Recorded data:
▼
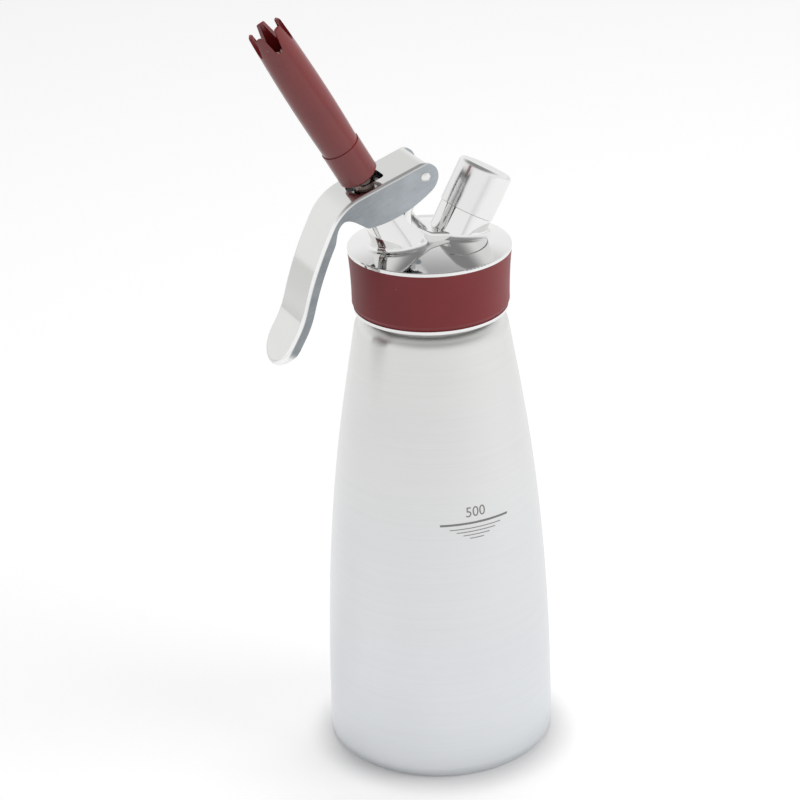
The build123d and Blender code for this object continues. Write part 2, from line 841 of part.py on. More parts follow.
with BuildPart() as piercing_pin:
    corners = [
        (0, needle_foot),
        (pin_seat_radius - snug, needle_foot),
        (pin_seat_radius - snug, flange_foot),
        (charger_bore_radius - snug, flange_foot),
        (charger_bore_radius - snug, flange_top),
        (needle_radius, flange_top),
        (needle_radius, needle_top - needle_point),
        (needle_bore + snug, needle_top),
        (0, needle_top),
    ]
    revolve(section(charger_section, corners), axis=charger_axis)
    with BuildSketch(charger_plane(needle_foot)):
        Circle(needle_bore)
    extrude(amount=needle_top - needle_foot + overcut, mode=Mode.SUBTRACT)

piercing_pin.part.label = "piercing_pin"
export_step(piercing_pin.part, "parts/piercing_pin.step")

with BuildPart() as gas_filter:
    with BuildSketch(charger_plane(filter_foot)):
        Circle(pin_seat_radius - snug)
    extrude(amount=filter_thickness)

gas_filter.part.label = "gas_filter"
export_step(gas_filter.part, "parts/gas_filter.step")

with BuildPart() as charger_seal:
    with BuildSketch(charger_plane(flange_top + face_gap)):
        Circle(charger_bore_radius - snug)
        Circle(needle_radius + seal_play, mode=Mode.SUBTRACT)
    extrude(amount=charger_seal_thickness)

charger_seal.part.label = "charger_seal"
export_step(charger_seal.part, "parts/charger_seal.step")

cap_foot = socket_top + seam
liner_foot = spigot_top + liner_gap
cap_roof = liner_foot + liner_thickness + face_gap
cap_end = cap_roof + cap_top
cap_bore_radius = cap_thread_radius + cap_relief
with BuildPart() as charger_cap:
    corners = [
        (cap_thread_radius, cap_foot),
        (cap_radius, cap_foot),
        (cap_radius, cap_end),
        (0, cap_end),
        (0, cap_roof),
        (cap_bore_radius, cap_roof),
        (cap_bore_radius, spigot_top),
        (cap_thread_radius, spigot_top - cap_relief),
    ]
    revolve(section(charger_section, corners), axis=charger_axis)
    fillet(charger_cap.edges().filter_by(GeomType.CIRCLE).sort_by(charger_axis)[-1], cap_round)

charger_cap.part.label = "charger_cap"
export_step(charger_cap.part, "parts/charger_cap.step")

with BuildPart() as cap_liner:
    with BuildSketch(charger_plane(liner_foot)):
        Circle(cap_bore_radius - snug)
    extrude(amount=liner_thickness)

cap_liner.part.label = "cap_liner"
export_step(cap_liner.part, "parts/cap_liner.step")

with BuildPart() as check_valve_cover:
    with BuildSketch(Plane.XY.offset(cover_foot)):
        with Locations((gas_channel_x, 0)):
            Circle(check_pocket_radius - snug)
            with PolarLocations(check_cover_ring, check_cover_holes):
                Circle(check_cover_hole, mode=Mode.SUBTRACT)
    extrude(amount=check_cover_thickness)

check_valve_cover.part.label = "check_valve_cover"
export_step(check_valve_cover.part, "parts/check_valve_cover.step")

with BuildPart() as check_valve:
    with BuildSketch(Plane.XY.offset(cover_top + face_gap)):
        with Locations((gas_channel_x, 0)):
            Circle(check_pocket_radius - check_disc_play)
    extrude(amount=check_disc_thickness)

check_valve.part.label = "check_valve"
export_step(check_valve.part, "parts/check_valve.step")


# ---------------------------------------------------------------- lever
grip_heading = 180 + plate_slope + knee_turn
tail_heading = grip_heading + bow_turn - kick_turn
tail_sin = math.sin(math.radians(tail_heading))
tail_cos = math.cos(math.radians(tail_heading))
tail_along = Vector(tail_cos, 0, tail_sin)
tail_rear = Vector(-tail_sin, 0, tail_cos)
nose_sin = math.sin(math.radians(cheek_turn))
nose_cos = math.cos(math.radians(cheek_turn))
nose_end = (pivot_x + plate_above_pivot * nose_cos, pivot_z + plate_above_pivot * nose_sin)
flange_rise = flange_depth - flange_end_depth
lever_reach = plate_run + knee_radius + bow_radius  # longer than the lever in any direction


def under_plate(along, drop):
    """The side view's point at a distance along the plate and a drop below its top."""
    place = pivot + plate_up * (plate_above_pivot - drop) + plate_along * along
    return (place.X, place.Z)


def lever_line(depth, lead):
    """The lever's front in side view, depth further in: plate, knee, bowed grip and kick."""
    with BuildLine(Plane.XZ) as line:
        plate = PolarLine(under_plate(-lead, depth), lead + plate_run, 180 + plate_slope)
        knee = JernArc(plate @ 1, plate % 1, knee_radius - depth, knee_turn)
        grip = PolarLine(knee @ 1, grip_run, grip_heading)
        bow = JernArc(grip @ 1, grip % 1, bow_radius - depth, bow_turn)
        kick = JernArc(bow @ 1, bow % 1, kick_radius + depth, -kick_turn)
        PolarLine(kick @ 1, grip_tail + overcut, tail_heading)
    return line.line


def behind(line):
    """The side view's area behind a line of the lever, cut off square to the plate."""
    first = line @ 0
    last = line @ 1
    top = first + plate_up * lever_half_width
    with BuildSketch(Plane.XZ) as area:
        with BuildLine():
            add(Plane.XZ.to_local_coords(line))
            Polyline(
                (last.X, last.Z),
                (last.X + lever_reach, last.Z),
                (last.X + lever_reach, top.Z),
                (top.X, top.Z),
                (first.X, first.Z),
            )
        make_face()
    return area.sketch


front_line = lever_line(0, lever_half_width)
tail_end = (front_line @ 1) - tail_along * overcut
# Seen square to its tail the lever has straight sides and a round end.
plan = Plane(tail_end - tail_along * lever_half_width, x_dir=(0, 1, 0), z_dir=tail_rear)

with BuildPart() as lever_block:
    extrude(behind(front_line), amount=lever_half_width, both=True)
    with BuildSketch(plan):
        Circle(lever_half_width)
        Rectangle(2 * lever_half_width, lever_reach, align=(Align.CENTER, Align.MIN))
    extrude(amount=lever_reach, both=True, mode=Mode.INTERSECT)
    long_edges = lever_block.edges().filter_by(Axis.Y, reverse=True)
    creases = [
        edge
        for edge in long_edges
        if front_line.distance_to(Vector((edge @ 0.5).X, 0, (edge @ 0.5).Z)) < face_gap
    ]
    fillet(creases, lever_crease)

with BuildPart() as lever_hollow:
    extrude(behind(lever_line(lever_wall, plate_lip)), amount=lever_inner_half, both=True)
    with BuildSketch(plan):
        Circle(lever_inner_half)
        Rectangle(2 * lever_inner_half, lever_reach, align=(Align.CENTER, Align.MIN))
    extrude(amount=lever_reach, both=True, mode=Mode.INTERSECT)

# The window is set out from the place where the valve's axis passes the plate's top.
tilt = math.radians(lean - plate_slope)
pivot_offset = pivot_x * lean_cos + (pivot_z - axes_meet) * lean_sin
axis_run = (pivot_offset + plate_above_pivot * math.sin(tilt)) / math.cos(tilt)
window_middle = pivot + plate_up * plate_above_pivot + plate_along * axis_run
window_plane = Plane(window_middle, x_dir=(0, 1, 0), z_dir=plate_up)
window_half = stem_radius + window_play

with BuildPart() as lever:
    with BuildSketch(Plane.XZ) as cheek:
        with BuildLine():
            plate = PolarLine(under_plate(0, 0), plate_run, 180 + plate_slope)
            knee = JernArc(plate @ 1, plate % 1, knee_radius, knee_turn)
            grip = PolarLine(knee @ 1, grip_run, grip_heading)
            bow = JernArc(grip @ 1, grip % 1, bow_radius, bow_turn)
            kick = JernArc(bow @ 1, bow % 1, kick_radius, -kick_turn)
            tail = PolarLine(kick @ 1, grip_tail + overcut, tail_heading)
            end = PolarLine(tail @ 1, flange_end_depth, tail_heading + 90)
            fade = Line(end @ 1, end @ 1 + (end % 1) * flange_rise - (tail % 1) * flange_fade)
            back = PolarLine(fade @ 1, grip_tail + overcut - flange_fade, tail_heading + 180)
            back_kick = JernArc(back @ 1, back % 1, kick_radius + flange_depth, kick_turn)
            back_bow = JernArc(back_kick @ 1, back_kick % 1, bow_radius - flange_depth, -bow_turn)
            corner = under_plate(plate_run + arch_corner[0], arch_corner[1])
            crown = under_plate(plate_run + arch_crown[0], arch_crown[1])
            arch_foot = under_plate(plate_run + arch_end[0], arch_end[1])
            Spline(
                back_bow @ 1,
                under_plate(plate_run + arch_flank[0], arch_flank[1]),
                crown,
                arch_foot,
                corner,
                tangents=[back_bow % 1, (corner[0] - arch_foot[0], corner[1] - arch_foot[1])],
            )
            Spline(
                corner,
                under_plate(*cheek_belly),
                under_plate(*cheek_rise),
                under_plate(*cheek_throat),
                nose_end,
                tangents=[(1, 0), (-nose_sin, nose_cos)],
            )
            nose_turn = 90 + plate_slope - cheek_turn
            CenterArc((pivot_x, pivot_z), plate_above_pivot, cheek_turn, nose_turn)
        make_face()
        # In the sketch's own frame the height is its y.
        fillet(cheek.vertices().sort_by_distance((*corner, 0))[0], arch_corner_round)
    extrude(amount=lever_half_width, both=True)
    add(lever_block.part, mode=Mode.INTERSECT)
    add(lever_hollow.part, mode=Mode.SUBTRACT)
    # Slot for the stem, round at the handle's side
    with BuildSketch(window_plane) as window:
        with Locations((0, -window_reach)):
            window_length = 2 * window_reach - window_half
            Rectangle(2 * window_half, window_length, align=(Align.CENTER, Align.MIN))
        fillet(window.vertices().group_by(Axis.Y)[0], window_corner)
        with Locations((0, window_reach - window_half)):
            Circle(window_half)
    extrude(amount=lever_half_width, both=True, mode=Mode.SUBTRACT)
    with BuildSketch(Plane.XZ):
        with Locations((pivot_x, pivot_z)):
            Circle(pivot_bore_radius)
    extrude(amount=lever_half_width + overcut, both=True, mode=Mode.SUBTRACT)

lever.part.label = "lever"
export_step(lever.part, "parts/lever.step")

pin_head_base = lever_half_width + face_gap
pin_head_tip = pin_head_base + pivot_head_height
with BuildPart() as lever_pin:
    with BuildSketch(Plane(pivot, x_dir=(1, 0, 0), z_dir=(0, 0, 1))):
        with BuildLine():
            TangentArc((0, pin_head_tip), (pivot_head_radius, pin_head_base), tangent=(1, 0))
            Polyline(
                (pivot_head_radius, pin_head_base),
                (pivot_pin_radius, pin_head_base),
                (pivot_pin_radius, -pin_head_base),
                (pivot_head_radius, -pin_head_base),
            )
            TangentArc((0, -pin_head_tip), (pivot_head_radius, -pin_head_base), tangent=(1, 0))
            Line((0, -pin_head_tip), (0, pin_head_tip))
        make_face()
    revolve(axis=Axis(pivot, (0, 1, 0)))

lever_pin.part.label = "lever_pin"
export_step(lever_pin.part, "parts/lever_pin.step")
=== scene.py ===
"""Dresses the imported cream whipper: finishes, fill scale, floor, lamps and camera."""

import math

import bmesh
import bpy
from bpy.props import FloatProperty, FloatVectorProperty, PointerProperty, StringProperty
from mathutils import Matrix, Vector


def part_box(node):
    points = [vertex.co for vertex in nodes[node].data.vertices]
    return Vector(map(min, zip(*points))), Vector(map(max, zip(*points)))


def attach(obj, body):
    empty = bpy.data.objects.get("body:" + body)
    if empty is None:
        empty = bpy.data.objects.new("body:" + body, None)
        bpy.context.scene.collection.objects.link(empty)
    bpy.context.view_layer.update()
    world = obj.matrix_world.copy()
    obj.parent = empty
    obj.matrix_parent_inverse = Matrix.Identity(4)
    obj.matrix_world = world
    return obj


bl_info = {
    "name": "Cream Whipper Dressing",
    "version": (1, 0, 0),
    "blender": (4, 5, 0),
    "location": "View3D > Sidebar > Whipper",
    "description": "Finishes, fill scale, floor, lamps and camera for the cream whipper",
    "category": "Object",
}

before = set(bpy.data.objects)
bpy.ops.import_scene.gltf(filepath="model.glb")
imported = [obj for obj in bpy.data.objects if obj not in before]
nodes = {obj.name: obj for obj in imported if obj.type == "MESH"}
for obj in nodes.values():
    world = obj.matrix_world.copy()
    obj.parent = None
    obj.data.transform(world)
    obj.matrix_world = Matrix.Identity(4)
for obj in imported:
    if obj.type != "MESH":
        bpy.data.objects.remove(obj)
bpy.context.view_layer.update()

MM = 0.001
LEAN = math.radians(29.5)  # of the valve's and the charger socket's axes
VALVE_WAY = (-math.sin(LEAN), 0.0, math.cos(LEAN))
SOCKET_WAY = (math.sin(LEAN), 0.0, math.cos(LEAN))
PLATE_WAY = (0.94, 0.0, 0.34)  # along the lever's plate, from the handle towards the pin
PLATE_UP = (-0.34, 0.0, 0.94)


# ---------------------------------------------------------------- node trees
class Value:
    """An output socket of a node tree; Python's operators on it add Math nodes."""

    def __init__(self, tree, socket):
        self.tree = tree
        self.socket = socket

    def maths(self, operation, *others):
        """Adds one Math node that works on this value and the others."""
        return self.tree.maths(operation, self, *others)

    def __add__(self, other):
        return self.maths("ADD", other)

    def __radd__(self, other):
        return self.tree.maths("ADD", other, self)

    def __sub__(self, other):
        return self.maths("SUBTRACT", other)

    def __rsub__(self, other):
        return self.tree.maths("SUBTRACT", other, self)

    def __mul__(self, other):
        return self.maths("MULTIPLY", other)

    def __rmul__(self, other):
        return self.tree.maths("MULTIPLY", other, self)

    def __truediv__(self, other):
        return self.maths("DIVIDE", other)

    def __rtruediv__(self, other):
        return self.tree.maths("DIVIDE", other, self)

    def __pow__(self, other):
        return self.maths("POWER", other)

    def __abs__(self):
        return self.maths("ABSOLUTE")

    def within(self, low, high):
        """0 up to low, 1 from high on, and a smooth step between them."""
        return self.tree.add(
            "ShaderNodeMapRange",
            {"interpolation_type": "SMOOTHSTEP"},
            {"Value": self, "From Min": low, "From Max": high},
        )


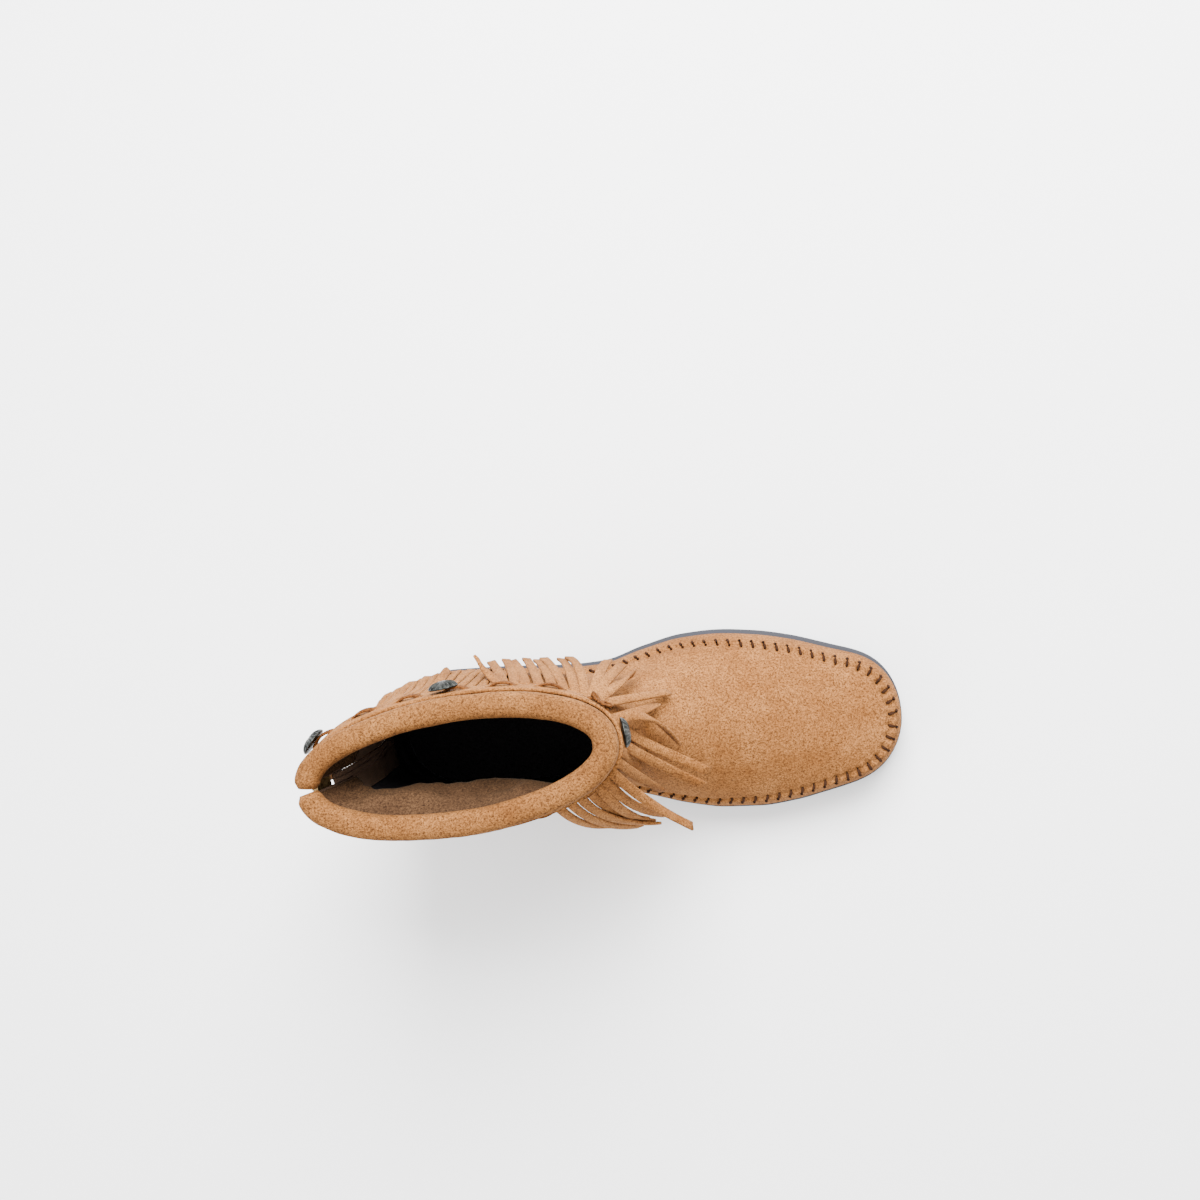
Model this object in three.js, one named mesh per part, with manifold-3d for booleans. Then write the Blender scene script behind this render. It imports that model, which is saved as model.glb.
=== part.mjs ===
// Moccasin ankle boot for the left foot: moulded rubber sole, insole, hollow suede upper, padded collar,
// fringe on a band round the shaft, a lace with three domed buttons, and a zip up the back.
// Millimetres. +X runs to the toe, +Y to the outer side of the foot, +Z up, and z is 0 on the floor.
import * as THREE from "three";
import { mergeVertices } from "three/addons/utils/BufferGeometryUtils.js";
import Module from "manifold-3d";

const wasm = await Module();
wasm.setup();

// Sole sizes
const SOLE_LENGTH = 260.5;
const BALL_WIDTH = 91;
const HEEL_WIDTH = 63;
const HEEL_THICK = 14;
const FOREFOOT_THICK = 5.5;
const TOE_SPRING = 7;
const ARCH_RISE = 7;
const ORIGIN_FROM_HEEL = 34.5;
const LIP_THICK = 2.4;
const LIP_STEP = 1.1;
const SOLE_BEVEL = 1;
const GROOVE_WIDTH = 2.6;
const GROOVE_DEPTH = 1.2;
const GROOVE_PITCH = 9;
const GROOVE_MARGIN = 7;
const INSOLE_THICK = 3;
const INSOLE_CLEAR = 0.9;

// Upper sizes
const WALL = 1.8;
const CLEAR = 0.3;
const SEAM_HEIGHT = 20;
const SEAM_RAISE = 1.3;
const INSTEP_HEIGHT = 83;
const SHAFT_FRONT = 138;
const SHAFT_BACK = 136;
const COLLAR_WIDTH = 59.5;
const COLLAR_OVERHANG = 9;
const BACK_HOLLOW = 5;
const TWIST_BACK = -14;
const TWIST_FRONT = 6;
const SHELF_TOE = 0.8;
const SHELF_OUTER = 2.2;
const SHELF_INNER = 1.4;
const SHELF_HEEL = 1.6;
const PLUG_TOE = 4;
const PLUG_OUTER = 6.2;
const PLUG_INNER = 6.5;
const PLUG_HEEL = 2;
const WALL_SWELL = 1.6;

// Collar roll sizes
const ROLL_WIDTH = 11.5;
const ROLL_HEIGHT = 11;
const ROLL_PROUD = 1;

// Fringe, lace and button sizes
const BAND_DEPTH = 15;
const BAND_THICK = 1.6;
const BAND_DROP = 0.8;
const BAND_CLEAR = 0.5;
const BAND_FLARE = 4.5;
const BAND_START = 0.035;
const STRIP_WIDTH = 4.4;
const STRIP_THICK = 1.4;
const STRIP_GAP = 1.1;
const STRIP_LENGTH = 74;
const STRIP_ROOT = 3;
const STRIP_LIFT = 1.1;
const FALL_STEP = 2;
const TIP_LIFT = 2.5;
const FLARE_FADE = 60;
const ZIP_MARGIN = 7;
const LACE_WIDTH = 3.4;
const LACE_THICK = 1.2;
const BUTTON_DIAMETER = 13.6;
const BUTTON_HEIGHT = 3.4;
const BUTTON_RIM = 1;
const BUTTON_FLUTES = 10;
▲
WRITTEN REQUEST: Above are the records; print exactly the lines from the line with "pin_head_base = lever_half_width + face_gap" to the line with "bpy.context.scene.collection.objects.link(empty)", including both, and nothing else.

TASK RESPONSE:
pin_head_base = lever_half_width + face_gap
pin_head_tip = pin_head_base + pivot_head_height
with BuildPart() as lever_pin:
    with BuildSketch(Plane(pivot, x_dir=(1, 0, 0), z_dir=(0, 0, 1))):
        with BuildLine():
            TangentArc((0, pin_head_tip), (pivot_head_radius, pin_head_base), tangent=(1, 0))
            Polyline(
                (pivot_head_radius, pin_head_base),
                (pivot_pin_radius, pin_head_base),
                (pivot_pin_radius, -pin_head_base),
                (pivot_head_radius, -pin_head_base),
            )
            TangentArc((0, -pin_head_tip), (pivot_head_radius, -pin_head_base), tangent=(1, 0))
            Line((0, -pin_head_tip), (0, pin_head_tip))
        make_face()
    revolve(axis=Axis(pivot, (0, 1, 0)))

lever_pin.part.label = "lever_pin"
export_step(lever_pin.part, "parts/lever_pin.step")
=== scene.py ===
"""Dresses the imported cream whipper: finishes, fill scale, floor, lamps and camera."""

import math

import bmesh
import bpy
from bpy.props import FloatProperty, FloatVectorProperty, PointerProperty, StringProperty
from mathutils import Matrix, Vector


def part_box(node):
    points = [vertex.co for vertex in nodes[node].data.vertices]
    return Vector(map(min, zip(*points))), Vector(map(max, zip(*points)))


def attach(obj, body):
    empty = bpy.data.objects.get("body:" + body)
    if empty is None:
        empty = bpy.data.objects.new("body:" + body, None)
        bpy.context.scene.collection.objects.link(empty)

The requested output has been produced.